The lives of eight Arkansas death row inmates are once again in jeopardy with their execution dates set after the United States Supreme Court Feb. 21 chose not to hear a challenge to the state’s death penalty statutes.
The dismissal allowed Arkansas Attorney General Leslie Rutledge and Gov. Asa Hutchinson to reschedule the execution dates. On Feb. 27, Hutchinson issued proclamations announcing the eight men will be executed in pairs on days between April 17-27.
Sister Joan Pytlik, DC, minister for religious at the Diocese of Little Rock and a member of the Arkansas Coalition to Abolish the Death Penalty, called the Supreme Court decision a “grave disappointment.”
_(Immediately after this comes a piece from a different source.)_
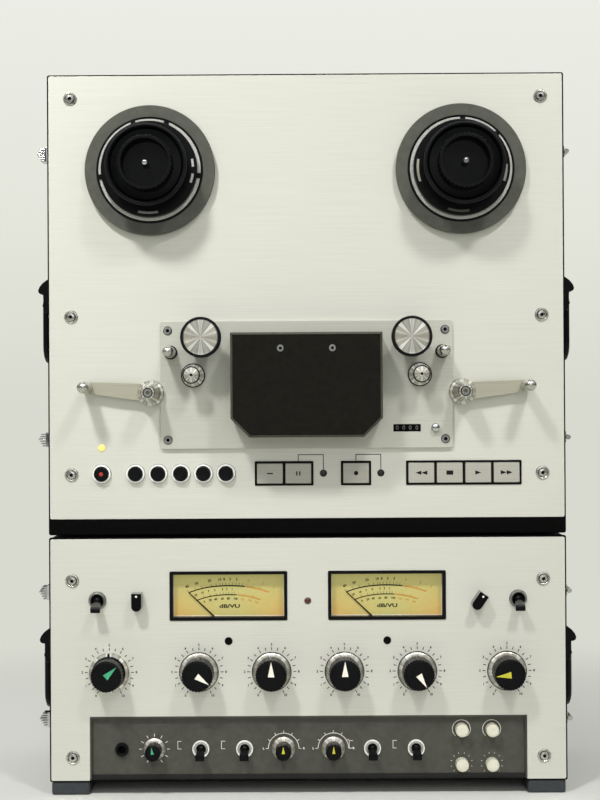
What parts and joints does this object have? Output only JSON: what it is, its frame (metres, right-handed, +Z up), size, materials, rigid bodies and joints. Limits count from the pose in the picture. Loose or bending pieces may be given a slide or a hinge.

“I hope that all the people, all the Catholics would send a message to the governor that they do not want an execution in their name,” she said.
Sister Joan isn’t a fan of how the executions were scheduled in April either.
“The setting of four executions within 10 days is gruesome and brutal. The governor says it will bring closure for the victims’ families, but as Sister Helen Prejean (“Dead Man Walking”) has taught us, the only real closure comes with forgiveness. We all need to pray for divine intervention — either no drugs are procured, or the appeals kick in, and the victims’ families find forgiveness and peace.”
No death row inmate has been executed in Arkansas since 2005.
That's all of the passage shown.